The Room
Ben's Chili Bowl opened at 1213 U Street on 22 August 1958, when Ben Ali, a Trinidad-born Howard dropout, and Virginia Rollins took over a shuttered silent-movie house. They married seven weeks later. The room outlasted the 1968 riots that gutted U Street, the Metro Green Line construction that emptied it, and the gentrification that priced out nearly everyone around it.
It looks much as it always has: red vinyl booths, the original Formica counter, a wall of photographs running from Duke Ellington to Barack Obama, who ate here days before his first inauguration. Virginia Ali, now in her nineties, still turns up. This is the rare landmark that is still the thing it commemorates.
The Food
The order is the chili half-smoke. A coarse half-pork, half-beef sausage, grilled, split, laid on a steamed bun with mustard, onions and Ben's homemade chili. $9.79. Add fries and a drink for $5.49 and lunch lands under fifteen dollars. Ben Ali, a Muslim, never ate the pork version he built a city's appetite on.

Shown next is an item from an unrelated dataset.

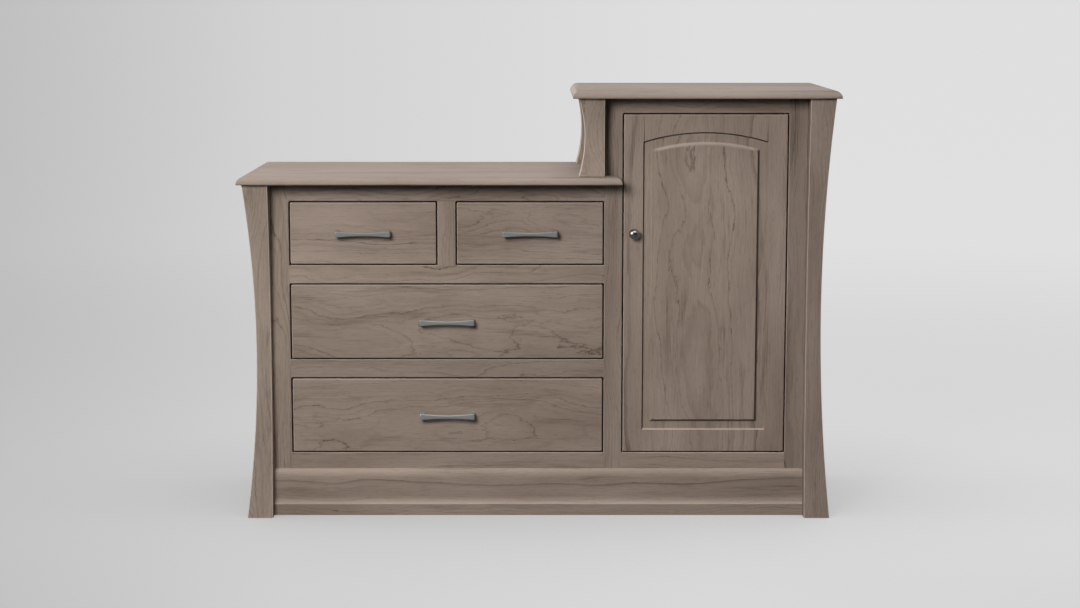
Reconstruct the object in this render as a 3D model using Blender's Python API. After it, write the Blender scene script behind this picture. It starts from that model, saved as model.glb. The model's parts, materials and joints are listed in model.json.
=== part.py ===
"""A two-level dresser: a low bank of four drawers and a taller cupboard with one raised-panel door.

Metres, +Z up. X runs along the front, left to right as one faces it, and -Y is the front.
The origin is on the floor, in the middle of the whole width and depth.
"""

import math

import bpy
import bmesh
from mathutils import Vector

# Widths that add up to the case, from left to right
POST_WIDTH = 0.065
STILE_WIDTH = 0.0464
DRAWER_BANK_WIDTH = 0.7972
DOOR_OPENING_WIDTH = 0.4178

# Heights that add up to the two tops, from the floor
BOTTOM_RAIL_TOP = 0.1589
DEEP_DRAWER_OPENING = 0.195
SHALLOW_DRAWER_OPENING = 0.1625
RAIL_HEIGHT = 0.047
LOW_TOP_RAIL_HEIGHT = 0.0466
TALL_TOP_RAIL_HEIGHT = 0.0394
STEP_HEIGHT = 0.2144
TOP_THICKNESS = 0.020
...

Chili cheese fries, chili dogs and thick milkshakes fill out the rest. Service is counter-and-runner, fast and warm. The James Beard Foundation named Ben's an America's Classic in 2004, and the citation has aged well.
Best Occasion Fit
Solo Dining: The counter is one of the best solo seats in Washington. You eat fast, you watch the room, and nobody bothers you.
Team Dinner: A working lunch here costs less than the parking near most DC client dinners, and it levels the table. Order half-smokes for the group and let the room do the work.
First Date: A contrarian first date for someone who would rather talk over a half-smoke than perform over a tasting menu. Cheap, loud, unpretentious, and a story to tell.